One of the best pieces of advice I ever got about writing was given to me by an old college friend and relayed on a piece of paper dredged from the internet. There was a whole list of literary tenets directed at the aspiring author, but the one that most stuck out for me was the first. It read simply: WRITE, READ, READ and WRITE some more. The caps were for emphasis, but it implies a lot in it’s simplicity. If you’re going to be a writer, don’t say you’re going to do it (and to coin a well known sporting phrase…) – just do it.

It’s more than that, though (the READ part of this dictate not withstanding – I’ll deal with that later). Applying a little interpretive translation, it doesn’t just say WRITE, it actually means WRITE ALL THE TIME. Laxity is the enemy of any author. It certainly dogs my heels like a frothing Hound of the Baskervilles, eyes aglow, slavering maw gaping.

I’ll admit it. I’m a bit of a part-time writer. I tend to rest on my authorial laurels and only put pen to paper (or finger to keyboard) when I know I’m working on a commissioned project. This is a bad practice. Put simply, listen to the first edict of writing – WRITE. It’s not capped up for nothing. By allowing gaps (even the less significant) in actually doing some writing you can allow your mind to slip out of the ‘authorial mode’, and once you’ve done that it’s very hard to get back into it. I had this problem after writing Back from the Dead. My next commissioned piece didn’t turn up until over a year later in the form of a short story. Boy, did I struggle. I reckon the story turned out pretty well in the end (it’s the one that featured in Invasion!) but who knows how good it would have been had I kept writing in the interim. I’ll never know. I liken it to sporting acumen. You’ll only get better if you train and, as an additional kicker, if you don’t train, you don’t only plateau you also get worse.

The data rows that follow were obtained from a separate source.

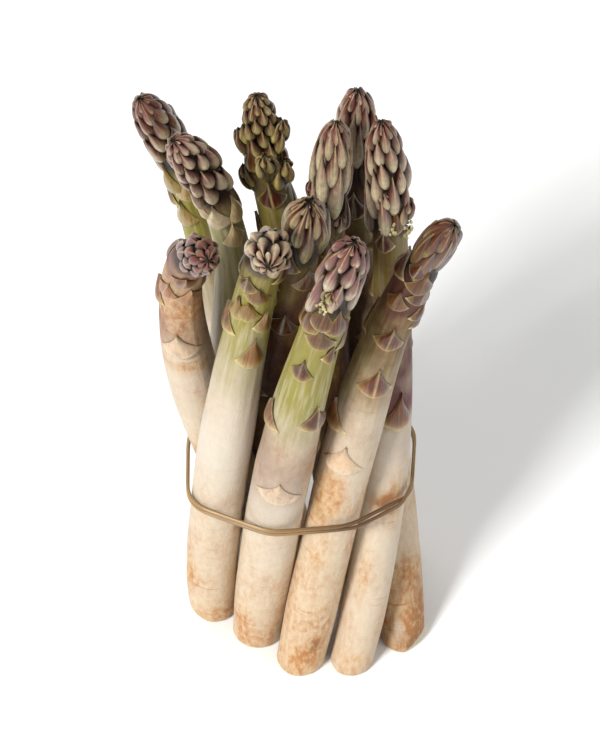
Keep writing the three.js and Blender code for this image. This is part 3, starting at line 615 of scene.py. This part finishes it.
def add_side_bud(skin, line, stalk, bud, spear, settings, rng, seed):
    """A small head on a short stalk that stands out of the spear's own head."""
    small = bud_stalk(bud)
    height = stalk["length"] - bud["depth"] * MM - small["length"] / 2
    out = core_radius(stalk, height) - BUD["sunk"] * MM
    seat = (
        Matrix.Rotation(math.radians(bud["azimuth"]), 4, "Z")
        @ Matrix.Translation((out, 0, height))
        @ Matrix.Rotation(math.radians(BUD["lean"]), 4, "Y")
    )
    made = bmesh.ops.create_uvsphere(skin.bm, u_segments=12, v_segments=10, radius=1)
    for vert in made["verts"]:
        level = math.acos(clamp(-vert.co.z, -1, 1)) / math.pi
        ring = math.hypot(vert.co.x, vert.co.y)
        radius = core_radius(small, small["length"] * level) if 0 < level < 1 else 0
        way = Vector((vert.co.x, vert.co.y, 0)) / ring if ring > 1e-6 else Vector()
        grown = way * radius + Vector((0, 0, small["length"] * level))
        vert.co = line.place(seat @ grown)
        # The bud's stalk is painted in shade where it sinks into the head.
        skin.set(vert, grown + seed, (0.8, 0.6, 0.2, 0), shade=0.8)
    bud_spear = {**spear, "scale": bud["scale"]}
    add_head(skin, lambda point: line.place(seat @ point), small, bud_spear, settings, rng, seed, faces=8)


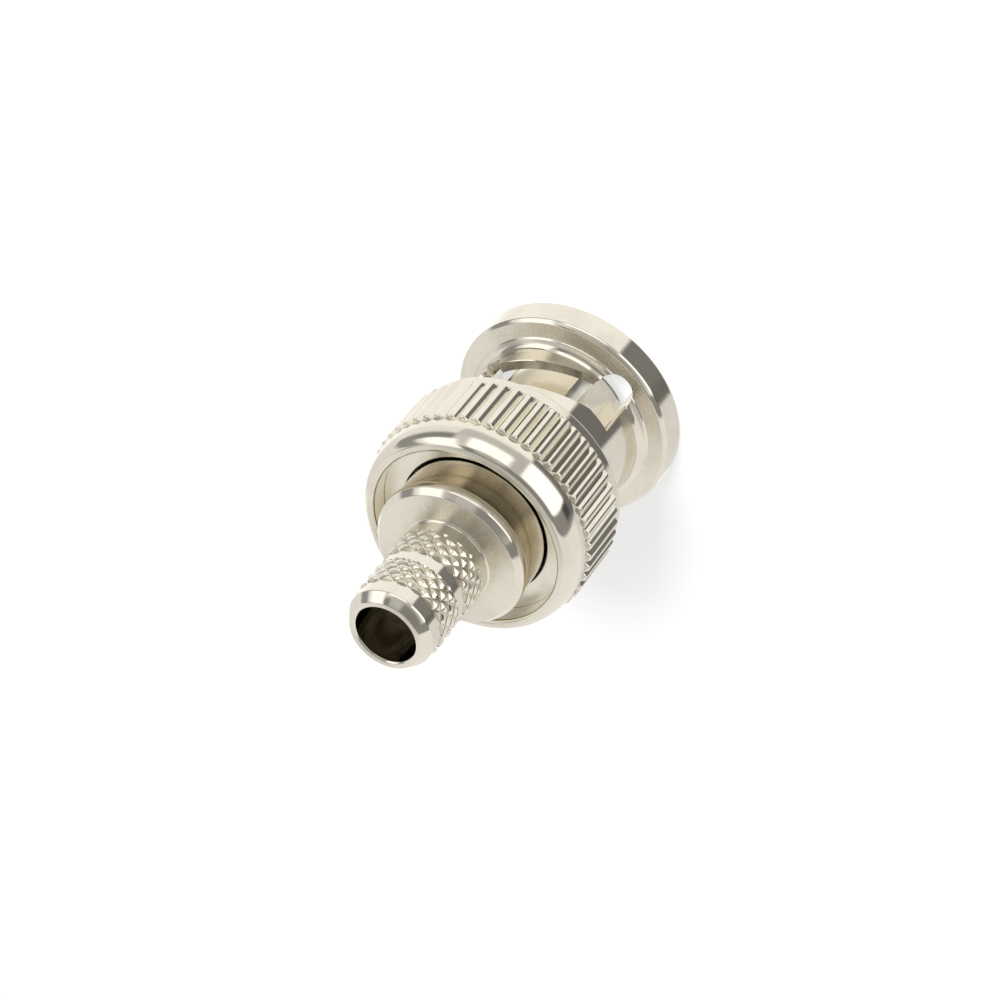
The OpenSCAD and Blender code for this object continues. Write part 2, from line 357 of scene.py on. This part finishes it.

It’s no different with writing. Train your mind like you would your body. This is where reading comes in, too. By doing both, you’re effectively engaging in the mental push-ups necessary to keep your creative acumen sharp. Truth be told, writing anything is a boon to maintaining creative fitness. It’s one of the reasons why I plan to do more regular blog posts – at least one a day.

But this brings me on to something else. In order to fill the gaps between my novels and other written projects, I’m going to start writing a tie-in short story/novella for my first literary foray Back from the Dead on this very blog! This is part down to demand from a few fans (bless you all) and to keep my writing mojo at maximum capacity. Bear in mind, though, that this is mainly for me and it is in no way official or represent Black Library. I want to write in my spare time and this is just my way of sharing it with those who have an interest (post feedback at your leisure, of course).

I won’t go into detail here, rather I’ll save that for a later post where I can introduce the piece properly, explain how it’s going to work and maybe delve into a few thought process, too for those of you reading with a psychoanalytical bent to your personalities.